Ulises meneó la cabeza.

—Dudo que nadie pueda hacerlo. Pero la cuestión sería más fácil para todos nosotros en la Central Galáctica si pusieran su peso de nuestra parte.

El cazo de café borboteó y Enoch fue a retirarlo. Ulises apartó a un lado algunos de los cachivaches que había sobre la mesa para dejar espacio a dos tazas. Enoch las llenó y puso la cafetera sobre el suelo.

Ulises tomó su taza, la tuvo un momento en sus manos, y la volvió a depositar sobre la mesa.

—Estamos en baja forma —dijo—. No como en tiempos pasados. Ello ha preocupado a la Central Galáctica. Todo ese disputar y altercar entre las razas, todo ese entrometimiento y agresión… —miró a Enoch—. Tú pensabas que todo era cómodo y agradable.

—No —respondió Enoch—, eso no. Sabía que existían puntos de vista dispares, opiniones antagónicas, y también que había cierto trastorno. Pero temo haber pensado en ello como estando en un plano enormemente elevado… caballeresco y de buenos modales.

—Así fue en un tiempo. Siempre ha habido opiniones divergentes, pero se hallaban basadas en principios y críticas, y no en intereses especiales. Tú ya sabes de la fuerza espiritual, desde luego… de la fuerza espiritual universal.

Enoch asintió.

—He leído algo de la literatura. No la he entendido cabalmente, pero estoy dispuesto a aceptarla. Sé que hay un medio de entrar en contacto con la fuerza.

—El Talismán —dijo Ulises.

—Eso es. El Talismán. Una máquina de clasificación.

—Supongo que puede llamársele así —convino Ulises—. Aunque la palabra «máquina» es un tanto torpe. En su elaboración entró algo más que la mecánica. Es precisamente el único. Sólo uno fue hecho jamás, por un místico que vivió hace 10.000 años de los vuestros. Desearía poder decirte lo que es o cómo está construido, pero temo que no hay nadie que pueda decírtelo. Ha habido otros que han intentado duplicar el Talismán, pero ninguno lo ha logrado.
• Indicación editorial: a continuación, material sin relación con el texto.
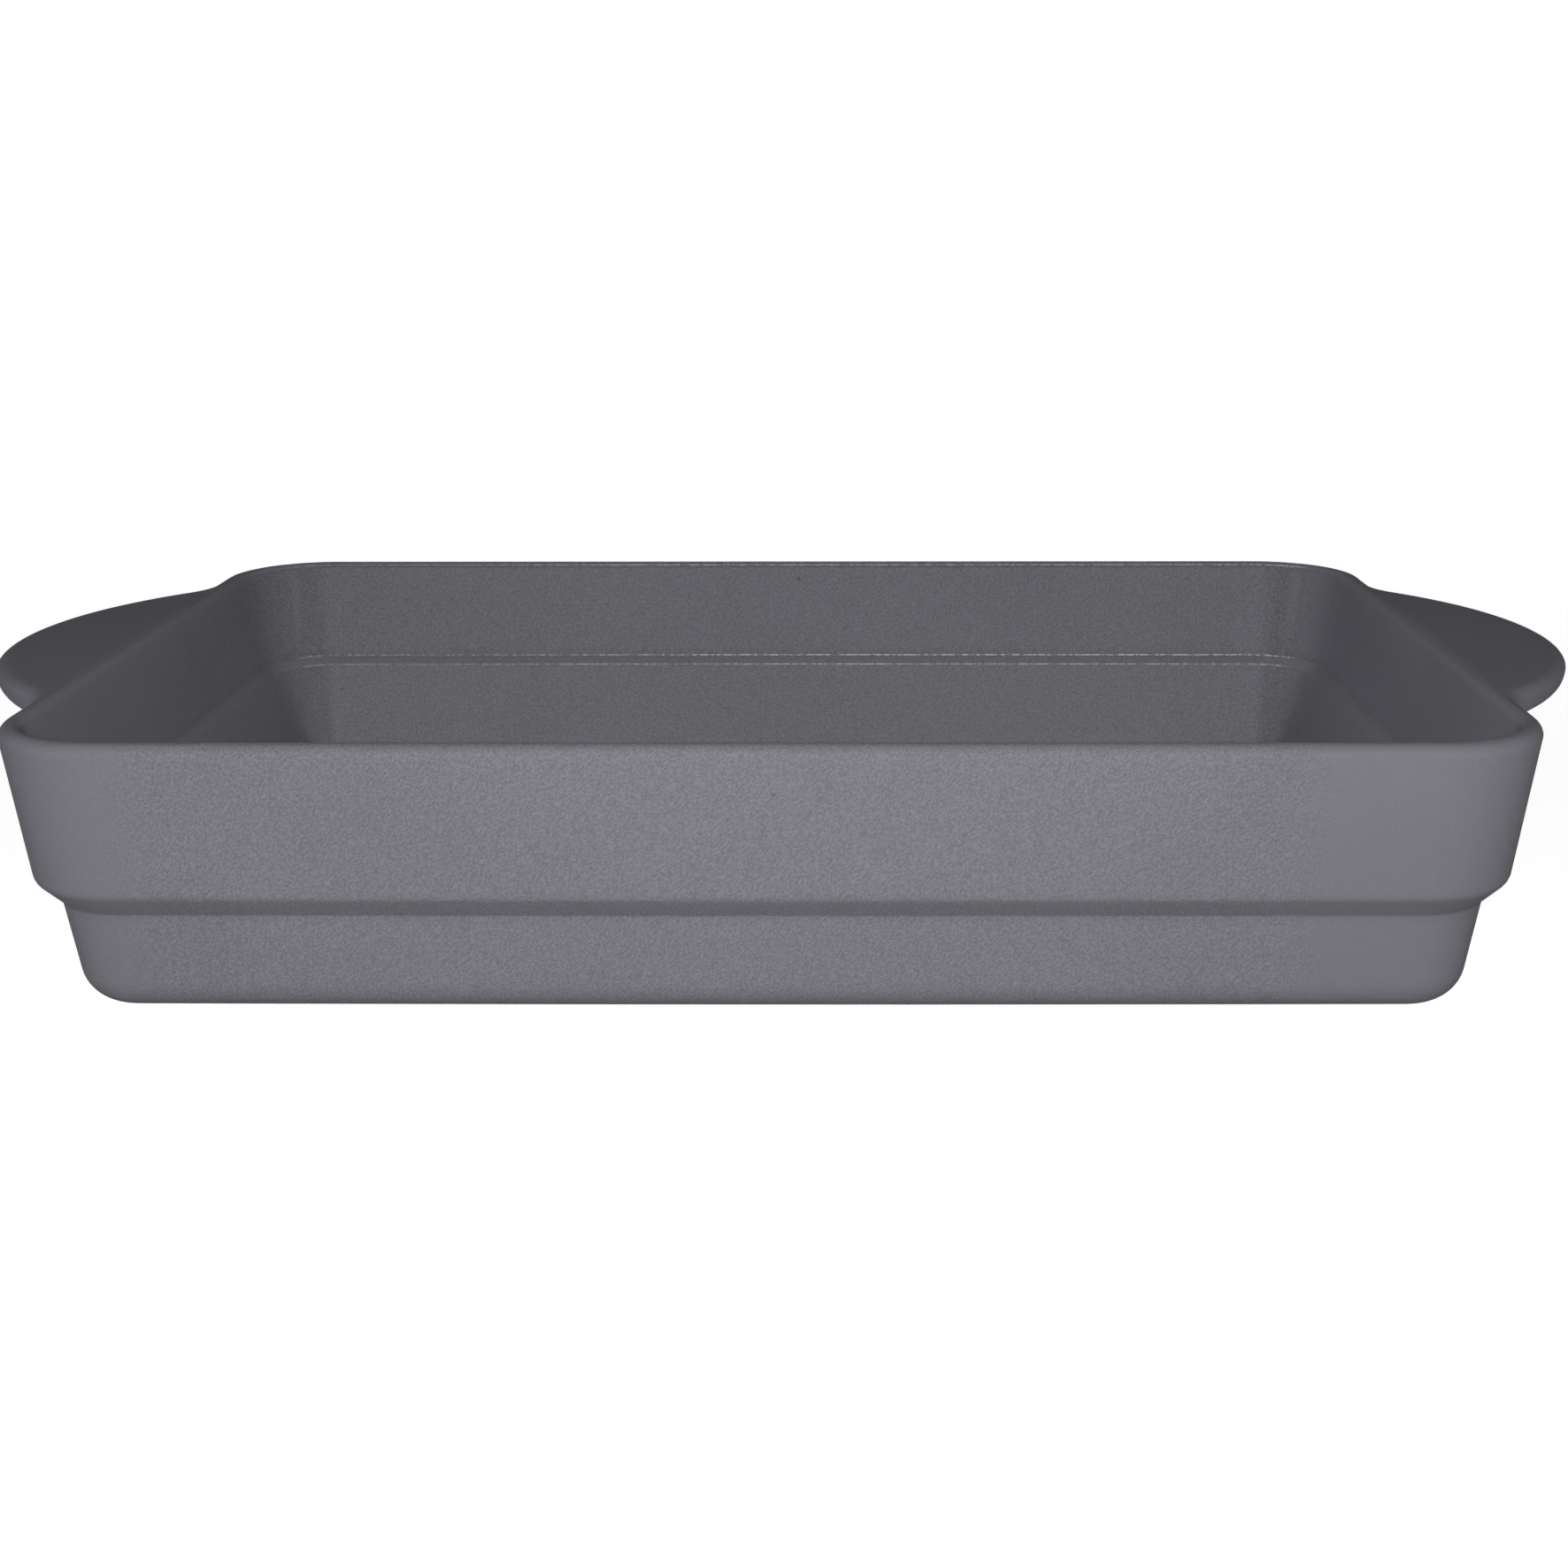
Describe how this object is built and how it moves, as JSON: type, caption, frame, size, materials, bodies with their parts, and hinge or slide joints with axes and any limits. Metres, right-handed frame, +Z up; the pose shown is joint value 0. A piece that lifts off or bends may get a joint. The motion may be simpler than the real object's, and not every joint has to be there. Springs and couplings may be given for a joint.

El místico que lo hizo no dejó fotocalcos, ni plano alguno, ni ninguna especificación, ni siquiera una simple nota. No hay nadie que sepa nada al respecto.
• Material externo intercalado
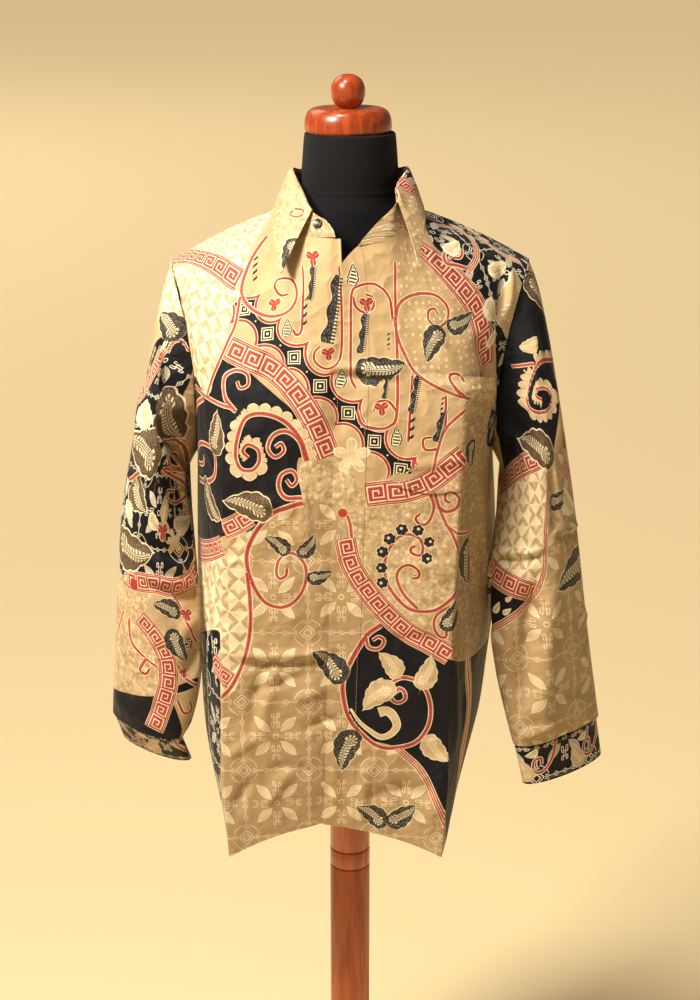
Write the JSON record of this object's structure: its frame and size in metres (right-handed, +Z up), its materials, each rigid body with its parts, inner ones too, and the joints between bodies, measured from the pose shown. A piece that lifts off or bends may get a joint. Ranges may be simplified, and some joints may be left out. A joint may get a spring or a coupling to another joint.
{
  "type": "batik shirt on dress form",
  "caption": "Long-sleeved batik shirt with a pointed collar, concealed front placket and chest pocket, on a limbless black dress form with a turned wooden cap, post and round base.",
  "frame": {"origin": "centre of the base's underside, on the axis of the post, on the floor", "axes": "+Z up along the post, -Y is the shirt's front, +X is the wearer's left"},
  "size_m": [0.6066, 0.38, 1.5667],
  "materials": {
    "batik": "smooth cotton with a soft sheen, figured in tan, black, brick red and cream",
    "button": "polished dark button",
    "jersey": "matt black knitted cover",
    "orange_wood": "gloss lacquer on orange-red stained wood",
    "brown_wood": "gloss lacquer on reddish-brown stained wood"
  },
  "bodies": {
    "root": {"front_left": "batik", "front_right": "batik", "fly_band": "batik", "back": "batik", "sleeve_left": "batik", "sleeve_right": "batik", "cuff_left": "batik", "cuff_right": "batik", "collar_stand": "batik", "collar_leaf": "batik", "pocket": "batik", "collar_button": "button", "cuff_button_left": "button", "cuff_button_right": "button", "torso": "jersey", "neck_cap": "orange_wood", "finial": "orange_wood", "post": "brown_wood", "base": "brown_wood"}
  },
  "joints": []
}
—Supongo que ésa no es una razón para que no pudiera ser hecho otro. Quiero decir que no existen tabús sagrados. El construir otro no sería sacrílego.
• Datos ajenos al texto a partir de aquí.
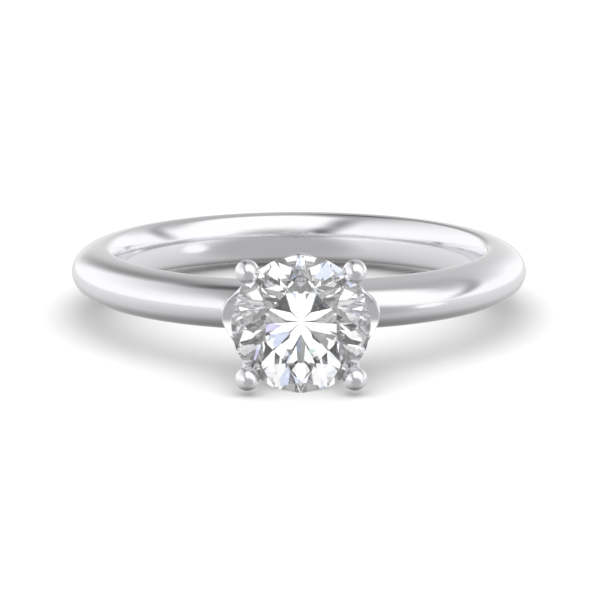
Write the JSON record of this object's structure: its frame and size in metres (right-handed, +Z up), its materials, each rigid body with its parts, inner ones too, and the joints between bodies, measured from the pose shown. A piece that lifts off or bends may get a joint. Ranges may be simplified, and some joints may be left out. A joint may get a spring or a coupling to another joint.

—En absoluto —dijo Ulises—. De hecho, necesitamos otro con urgencia. Pues ahora no tenemos Talismán. Ha desaparecido.

Enoch dio un bote en su silla.

—¿Desaparecido? —preguntó.

—Perdido —dijo Ulises—. Extraviado. Robado. Nadie lo sabe.

—Pero yo no había…

Ulises sonrió pálidamente.

—No lo habías oído. Lo sé. No es algo de lo que hablamos. No nos atrevemos. El pueblo no debe saberlo. Cuando menos, no por un tiempo. No es demasiado difícil hacerlo. Ya sabes cómo operaba, cómo el custodio lo llevaba de planeta en planeta y se celebraban reuniones de grandes masas, donde era exhibido el Talismán y establecido mediante el contacto con la fuerza espiritual. Nunca ha habido un plan de apariencias; el custodio se trasladaba simplemente. Podía producirse un interregno de cien años de los vuestros o más, en las visitas del custodio a un planeta particular. El pueblo no se mantenía en expectación de una visita. Sabía sencillamente que alguna vez se produciría una, y que en ese día cualquiera aparecería el custodio con el Talismán.